Naturgemäß finden das neue Kolleg und die damit verbundene Zielrichtung auch in der Wirtschaft selbst großen Anklang. Das Unternehmen Porsche fördert das Projekt mit einer großzügigen Spende. Auch die Unternehmen der Region engagieren sich finanziell über die Stiftung Pro DHBW Mosbach. Ralf Sturm, Group Director Human Resources bei ebm-papst und Aufsichtsratsmitglied der DHBW, und DHBW-Ehrensenator Manfred Wittenstein sind sich einig, dass kleine und mittelständische Unternehmen in ländlichen Regionen zunehmend Schwierigkeiten haben, angebotene Studienplätze mit deutschen Abiturientinnen und Abiturienten zu besetzen. Sie begrüßen deshalb die Einrichtung des Studienkollegs in Bad Mergentheim.

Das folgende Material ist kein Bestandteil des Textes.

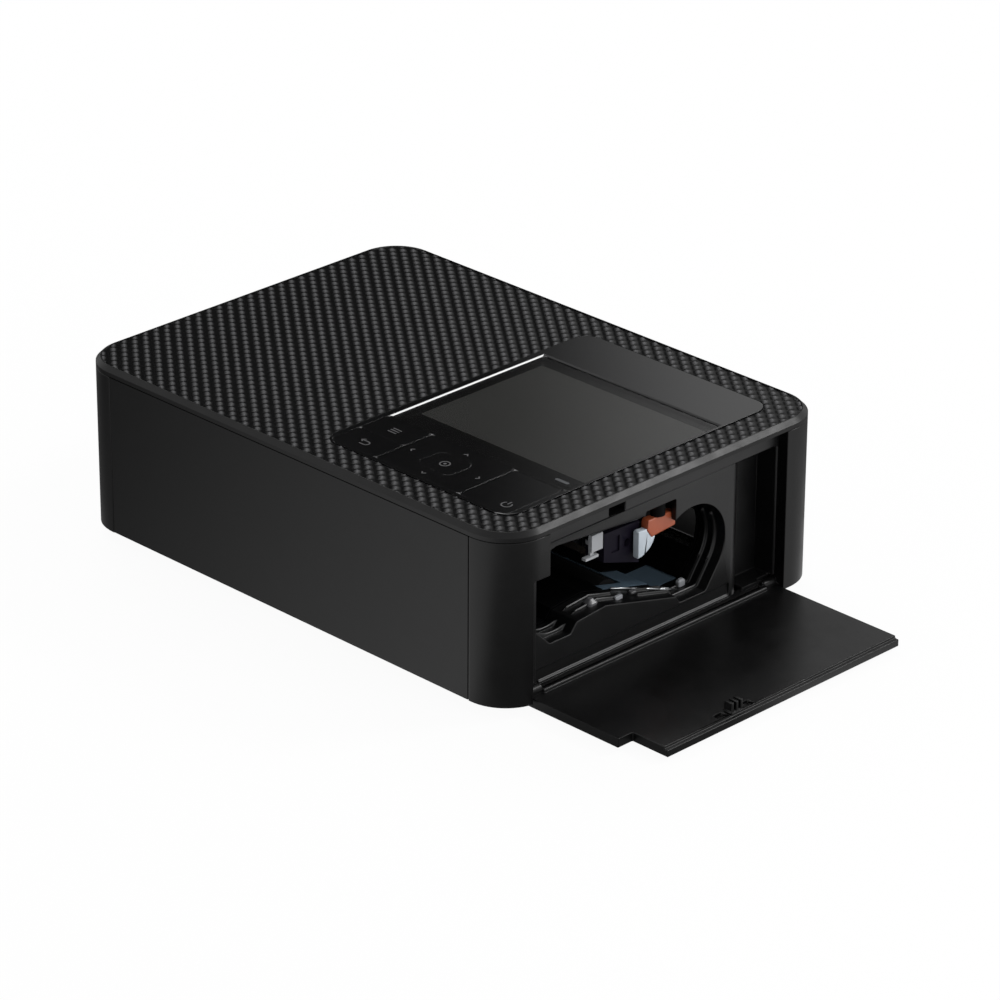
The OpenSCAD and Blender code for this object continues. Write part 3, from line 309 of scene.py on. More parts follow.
class Shell:
    """Collects the points and faces of one piece."""

    def __init__(self):
        self.points, self.faces = [], []

    def take(self, points, faces):
        start = len(self.points)
        self.points += [tuple(p) for p in points]
        self.faces += [tuple(i + start for i in face) for face in faces]

    def rings(self, rings):
        """A closed body through rings of equally many points."""
        count, last = len(rings[0]), len(rings) - 1
        faces = [tuple(range(count - 1, -1, -1)), tuple(last * count + i for i in range(count))]
        for level in range(last):
            low, high = level * count, (level + 1) * count
            pairs = [(i, (i + 1) % count) for i in range(count)]
            faces += [(low + i, low + j, high + j, high + i) for i, j in pairs]
        self.take([p for ring in rings for p in ring], faces)

    def prism(self, outline, z0, z1, chamfer=0.0):
        """An upright prism over a flat outline that runs counterclockwise."""
        rings = [(outline, z0), (outline, z1 - chamfer)]
        if chamfer:
            centre = np.mean(outline, axis=0)
            size = np.ptp(np.array(outline), axis=0).max() / 2
            drawn_in = centre + (np.array(outline) - centre) * (1 - chamfer / size)
            rings.append((drawn_in.tolist(), z1))
        self.rings([[(p[0], p[1], z) for p in ring] for ring, z in rings])

    def stroke(self, line, width, z0, z1, closed=False):
        """A raised line of even width along flat points."""
        line = [np.array(p, float) for p in line]
        count = len(line)
        left, right = [], []
        for i, point in enumerate(line):
            before = line[i - 1] if closed or i else None
            after = line[(i + 1) % count] if closed or i < count - 1 else None
            first = point - before if before is not None else after - point
            second = after - point if after is not None else first
            first, second = first / np.linalg.norm(first), second / np.linalg.norm(second)
            normal = np.array([-first[1] - second[1], first[0] + second[0]])
            normal /= np.linalg.norm(normal)
            # The limit stops the mitre of a sharp turn from running out too far
            shortest = 0.4
            reach = width / 2 / max(shortest, normal @ np.array([-first[1], first[0]]))
            left.append(point + normal * reach)
            right.append(point - normal * reach)
        points = [(p[0], p[1], z) for z in (z0, z1) for side in (left, right) for p in side]
        low_l, low_r, top_l, top_r = 0, count, 2 * count, 3 * count
        faces = []
        for i in range(count if closed else count - 1):
            j = (i + 1) % count
            faces += [
                (top_l + i, top_r + i, top_r + j, top_l + j),
                (low_l + j, low_r + j, low_r + i, low_l + i),
                (low_l + i, top_l + i, top_l + j, low_l + j),
                (low_r + j, top_r + j, top_r + i, low_r + i),
            ]
        if not closed:
            end = count - 1
            faces += [(low_l, low_r, top_r, top_l), (top_l + end, top_r + end, low_r + end, low_l + end)]
        self.take(points, faces)


def arc(centre, radius, start, end, steps):
    """Points of an arc between two angles in degrees."""
    return [(centre[0] + radius * math.cos(a), centre[1] + radius * math.sin(a))
            for a in np.radians(np.linspace(start, end, steps + 1))]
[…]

In den ländlich geprägten Landkreisen Baden-Württembergs gibt es viele hochspezialisierte, technisch ausgerichtete Unternehmen, sogenannte Hidden Champions. Diese werden nun bald Besuch von jungen Menschen aus den eingangs aufgeführten Ländern bekommen – denn die Kontaktvermittlung, Exkursionen in die Firmen und Praktika vor Ort sind elementare Bestandteile der beiden Kollegsemester. „Man lernt sich und die Inhalte kennen“, sagt Studienkollegs-Leiter Professor Gerloff. „Ich bin sicher, dass die potenziellen Studierenden und die infrage kommenden Unternehmen schnell zueinander finden.“

Dass der Campus Bad Mergentheim der DHBW Mosbach das neue Studienkolleg beherbergt, freut auch Oberbürgermeister Udo Glatthaar. Für ihn bietet vor allem das historische Ambiente des Schlosscampus eine besondere Lehr- und Lernatmosphäre. Aber auch die vielen Erfahrungen mit internationalen Programmen zur Gewinnung von Studierenden sprechen für Bad Mergentheim. Bereits seit 2014 brachte das vom DAAD geförderte Programm ‚Sommer im Schloss‘ über 150 junge Menschen aus verschiedenen europäischen Ländern mit dem dualen Studium in Kontakt. „Der Campus Bad Mergentheim lebt Internationalität seit über 20 Jahren. Ich bin mir sicher, dass sich die Studierenden des Kollegs schnell am Campus einleben, die Gastfreundschaft der Menschen in unserer Region bald kennenlernen und wir viele von ihnen als Erstsemesterstudierende im folgenden Jahr bei uns begrüßen dürfen“, ist Rektorin Gabi Jeck-Schlottmann überzeugt.